*** Working data
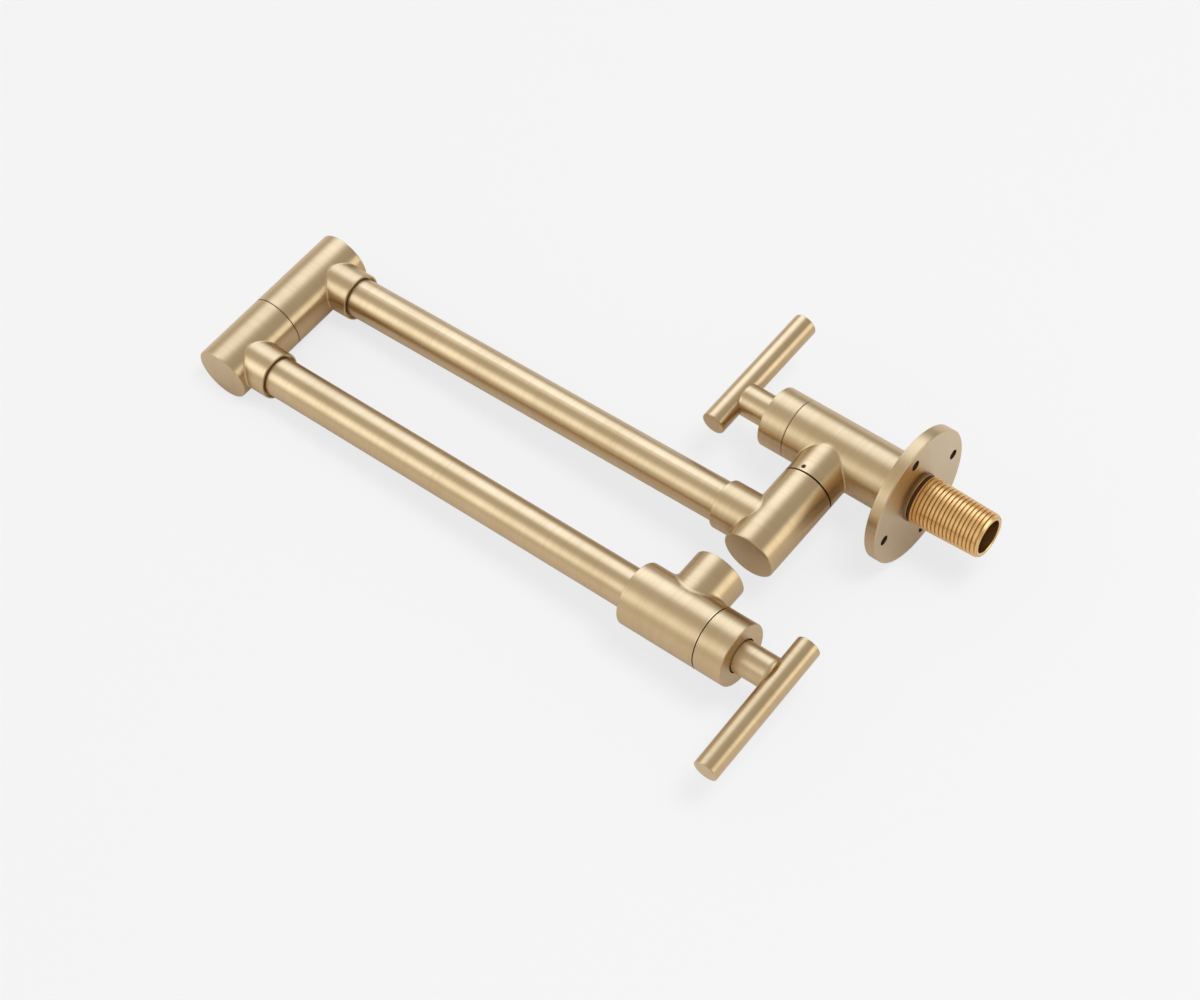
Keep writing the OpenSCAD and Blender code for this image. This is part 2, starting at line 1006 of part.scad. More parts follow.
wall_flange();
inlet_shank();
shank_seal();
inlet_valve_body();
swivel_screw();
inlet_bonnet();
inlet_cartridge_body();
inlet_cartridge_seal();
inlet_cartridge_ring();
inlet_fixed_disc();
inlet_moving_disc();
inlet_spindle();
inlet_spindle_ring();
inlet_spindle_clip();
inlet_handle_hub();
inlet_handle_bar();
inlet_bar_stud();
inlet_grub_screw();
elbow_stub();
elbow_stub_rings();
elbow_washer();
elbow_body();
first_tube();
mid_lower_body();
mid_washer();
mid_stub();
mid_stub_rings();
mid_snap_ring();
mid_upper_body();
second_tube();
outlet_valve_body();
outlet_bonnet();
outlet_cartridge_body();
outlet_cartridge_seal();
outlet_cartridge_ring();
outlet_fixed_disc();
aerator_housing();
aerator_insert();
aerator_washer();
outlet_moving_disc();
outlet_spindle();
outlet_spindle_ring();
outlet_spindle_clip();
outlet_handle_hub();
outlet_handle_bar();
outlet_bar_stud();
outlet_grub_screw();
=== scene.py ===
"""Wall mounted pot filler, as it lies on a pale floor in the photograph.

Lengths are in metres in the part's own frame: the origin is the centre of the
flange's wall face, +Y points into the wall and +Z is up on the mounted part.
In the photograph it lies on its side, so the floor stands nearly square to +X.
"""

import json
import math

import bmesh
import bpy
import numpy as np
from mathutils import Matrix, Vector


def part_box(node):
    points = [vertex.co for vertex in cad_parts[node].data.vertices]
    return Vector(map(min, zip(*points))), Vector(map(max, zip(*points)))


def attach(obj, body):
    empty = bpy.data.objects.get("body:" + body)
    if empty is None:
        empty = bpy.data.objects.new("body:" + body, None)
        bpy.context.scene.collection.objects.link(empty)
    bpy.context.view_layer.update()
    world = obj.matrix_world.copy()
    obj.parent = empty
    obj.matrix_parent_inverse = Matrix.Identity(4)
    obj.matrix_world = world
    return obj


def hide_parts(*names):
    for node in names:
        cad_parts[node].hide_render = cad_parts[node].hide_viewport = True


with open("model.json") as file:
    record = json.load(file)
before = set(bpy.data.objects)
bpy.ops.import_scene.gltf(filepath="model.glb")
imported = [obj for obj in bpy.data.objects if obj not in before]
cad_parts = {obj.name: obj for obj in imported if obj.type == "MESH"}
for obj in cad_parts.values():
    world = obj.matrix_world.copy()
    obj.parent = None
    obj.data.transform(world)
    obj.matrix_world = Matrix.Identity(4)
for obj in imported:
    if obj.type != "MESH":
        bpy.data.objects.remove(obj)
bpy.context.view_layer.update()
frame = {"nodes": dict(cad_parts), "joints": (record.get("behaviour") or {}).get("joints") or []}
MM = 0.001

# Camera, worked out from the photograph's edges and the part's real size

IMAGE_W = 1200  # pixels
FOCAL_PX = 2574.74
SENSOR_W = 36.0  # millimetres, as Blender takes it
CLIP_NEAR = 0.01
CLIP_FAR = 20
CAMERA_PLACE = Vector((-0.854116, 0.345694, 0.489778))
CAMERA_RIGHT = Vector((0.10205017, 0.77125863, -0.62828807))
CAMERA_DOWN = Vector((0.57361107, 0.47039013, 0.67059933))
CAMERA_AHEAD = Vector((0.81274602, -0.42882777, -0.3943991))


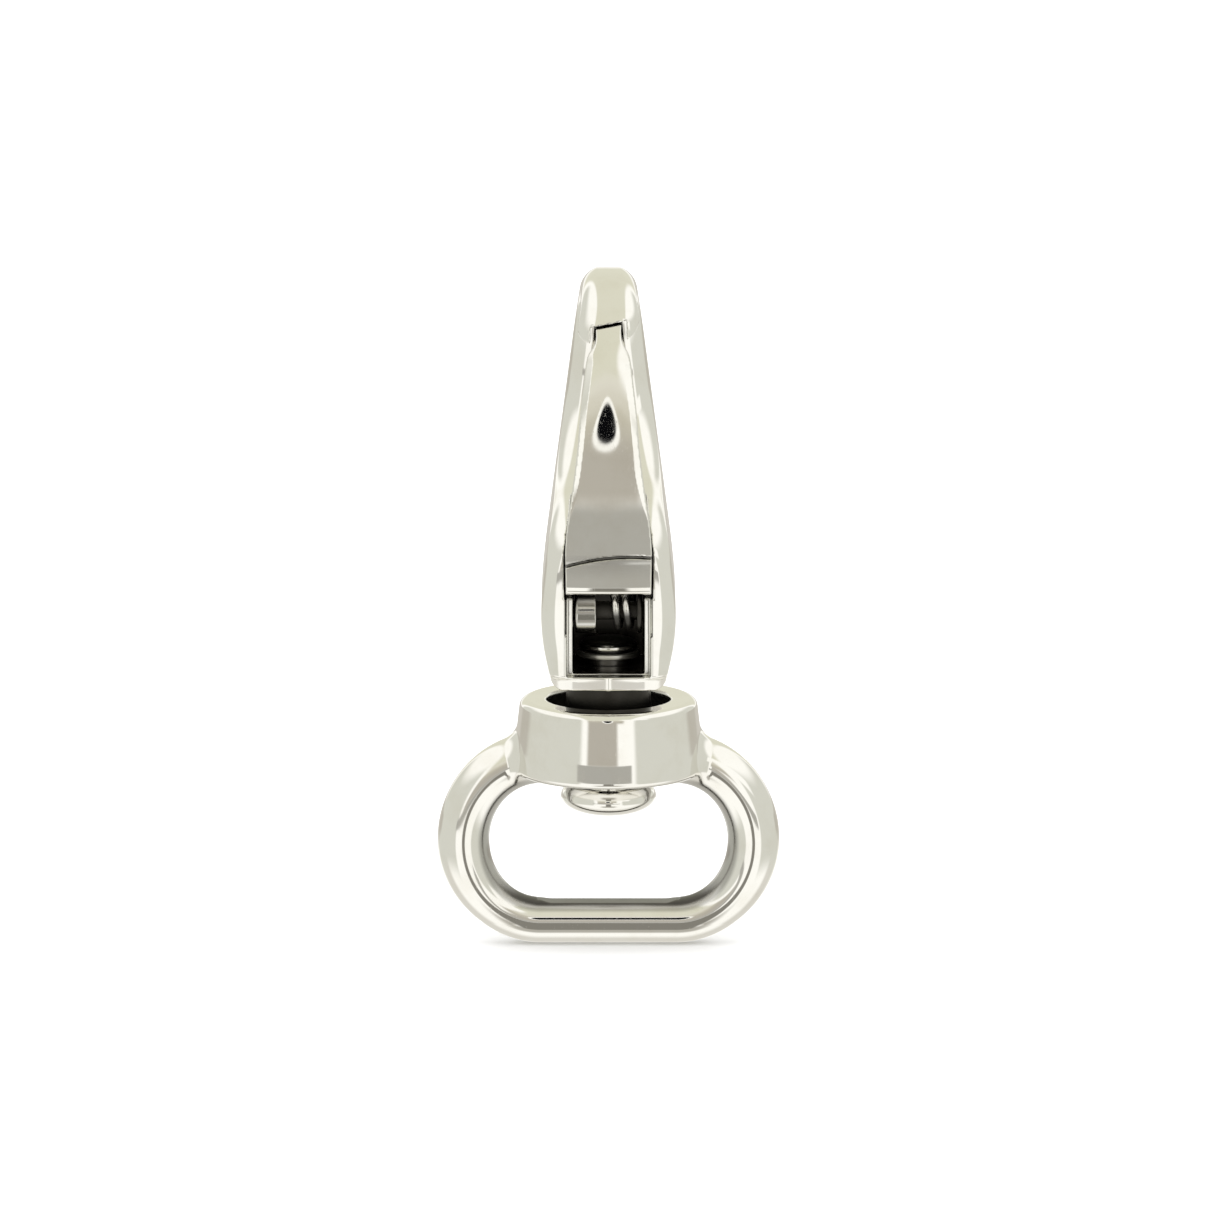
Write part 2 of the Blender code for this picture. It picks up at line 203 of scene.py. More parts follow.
******
◆ Problem statement
Begin with the line containing "outlet_spindle_clip();", end with the line containing "points = [vertex.co", and repeat every line in that stretch exactly.

◆ The response
outlet_spindle_clip();
outlet_handle_hub();
outlet_handle_bar();
outlet_bar_stud();
outlet_grub_screw();
=== scene.py ===
"""Wall mounted pot filler, as it lies on a pale floor in the photograph.

Lengths are in metres in the part's own frame: the origin is the centre of the
flange's wall face, +Y points into the wall and +Z is up on the mounted part.
In the photograph it lies on its side, so the floor stands nearly square to +X.
"""

import json
import math

import bmesh
import bpy
import numpy as np
from mathutils import Matrix, Vector


def part_box(node):
    points = [vertex.co for vertex in cad_parts[node].data.vertices]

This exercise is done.